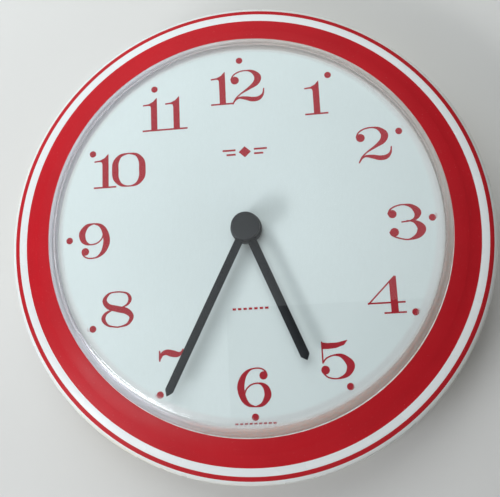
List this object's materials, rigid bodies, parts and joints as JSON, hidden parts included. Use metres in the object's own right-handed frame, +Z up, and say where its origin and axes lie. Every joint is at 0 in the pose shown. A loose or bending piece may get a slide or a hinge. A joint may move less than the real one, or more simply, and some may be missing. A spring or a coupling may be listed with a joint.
{
  "type": "wall clock",
  "caption": "Round wall clock: white plastic case with a sloping ringed bezel, raised clear crystal, numbered dial, baton hands, quartz movement with AA cell, and a keyhole hanger behind.",
  "frame": {"origin": "on the wall plane, at the point where the hanging nail's shank sits at the top of the keyhole slot, 92 mm above the clock's centre", "axes": "+Z up, -Y out of the wall towards the viewer, the dial faces -Y, +X to the viewer's right"},
  "size_m": [0.25, 0.0392, 0.25],
  "materials": {
    "white_plastic": "semi-gloss moulded plastic, red rings printed on the front of the frame",
    "clear_plastic": "clear moulded plastic",
    "dial_paper": "matt white printed sheet, red numbers and dots",
    "hand_black": "satin black lacquer on stamped sheet",
    "hub_black": "fine matt moulding",
    "movement_black": "fine spark texture",
    "gear_plastic": "natural acetal",
    "steel": "plated",
    "brass": "turned",
    "rubber": "matt",
    "circuit_board": "green solder mask",
    "copper_wire": "enamelled copper winding",
    "magnet": "sintered",
    "cell_wrap": "plain printed wrap with bare metal ends"
  },
  "bodies": {
    "case": {"case_frame": "white_plastic", "crystal": "clear_plastic", "dial_sheet": "dial_paper", "back_plate": "white_plastic", "rubber_washer": "rubber", "nut_washer": "brass", "shaft_nut": "brass", "movement_housing": "movement_black", "movement_cover": "movement_black", "train_bridge": "gear_plastic", "coil_bobbin": "gear_plastic", "coil_winding": "copper_wire", "coil_core": "steel", "stator": "steel", "circuit_board": "circuit_board", "chip_blob": "movement_black", "quartz_can": "steel", "contact_negative": "steel", "contact_positive": "steel", "hanger_bracket": "white_plastic", "hanger_screw_left": "steel", "hanger_screw_right": "steel", "case_screw_1": "steel", "case_screw_2": "steel", "case_screw_3": "steel", "case_screw_4": "steel"},
    "minute_hand_group": {"minute_hand": "hand_black", "minute_hand_cap": "hub_black", "minute_arbor": "steel", "centre_wheel": "gear_plastic"},
    "hour_hand_group": {"hour_hand": "hand_black", "hour_hand_boss": "hub_black", "hour_wheel": "gear_plastic"},
    "minute_wheel": {"minute_wheel": "gear_plastic"},
    "setting_knob": {"setting_knob": "movement_black"},
    "third_wheel": {"third_wheel": "gear_plastic"},
    "seconds_wheel": {"seconds_wheel": "gear_plastic"},
    "step_wheel": {"step_wheel": "gear_plastic"},
    "rotor": {"rotor_magnet": "magnet", "rotor_pinion": "gear_plastic"},
    "battery": {"battery_cell": "cell_wrap"}
  },
  "joints": [
    {"name": "minute_hand_turn", "type": "hinge", "parent": "case", "child": "minute_hand_group", "pos_m": [0, -0.015, -0.092], "axis": [0, 1, 0], "continuous": true},
    {"name": "hour_hand_turn", "type": "hinge", "parent": "case", "child": "hour_hand_group", "pos_m": [0, -0.015, -0.092], "axis": [0, 1, 0], "continuous": true},
    {"name": "minute_wheel_turn", "type": "hinge", "parent": "case", "child": "minute_wheel", "pos_m": [0.00827, -0.015, -0.09346], "axis": [0, 1, 0], "continuous": true},
    {"name": "setting_knob_turn", "type": "hinge", "parent": "case", "child": "setting_knob", "pos_m": [0.0176, -0.015, -0.09096], "axis": [0, 1, 0], "continuous": true},
    {"name": "third_wheel_turn", "type": "hinge", "parent": "case", "child": "third_wheel", "pos_m": [0.00687, -0.015, -0.08513], "axis": [0, 1, 0], "continuous": true},
    {"name": "seconds_wheel_turn", "type": "hinge", "parent": "case", "child": "seconds_wheel", "pos_m": [0.00408, -0.015, -0.07746], "axis": [0, 1, 0], "continuous": true},
    {"name": "step_wheel_turn", "type": "hinge", "parent": "case", "child": "step_wheel", "pos_m": [-0.00119, -0.015, -0.07441], "axis": [0, 1, 0], "continuous": true},
    {"name": "rotor_turn", "type": "hinge", "parent": "case", "child": "rotor", "pos_m": [-0.00598, -0.015, -0.07357], "axis": [0, 1, 0], "continuous": true},
    {"name": "battery_slide", "type": "slide", "parent": "case", "child": "battery", "axis": [0, 1, 0], "range_m": [0, 0.025]}
  ],
  "couplings": [
    {"joint": "hour_hand_turn", "follows": "minute_hand_turn", "ratio": 0.083333},
    {"joint": "minute_wheel_turn", "follows": "minute_hand_turn", "ratio": -0.33333},
    {"joint": "setting_knob_turn", "follows": "minute_hand_turn", "ratio": 0.625},
    {"joint": "third_wheel_turn", "follows": "minute_hand_turn", "ratio": -8},
    {"joint": "seconds_wheel_turn", "follows": "minute_hand_turn", "ratio": 60},
    {"joint": "step_wheel_turn", "follows": "minute_hand_turn", "ratio": -360},
    {"joint": "rotor_turn", "follows": "minute_hand_turn", "ratio": 1800}
  ]
}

TASK DETAILS: Copy all the lines above that hold the string "bodies".

ANSWER FOR THIS EXERCISE:
List this object's materials, rigid bodies, parts and joints as JSON, hidden parts included. Use metres in the object's own right-handed frame, +Z up, and say where its origin and axes lie. Every joint is at 0 in the pose shown. A loose or bending piece may get a slide or a hinge. A joint may move less than the real one, or more simply, and some may be missing. A spring or a coupling may be listed with a joint.
  "bodies": {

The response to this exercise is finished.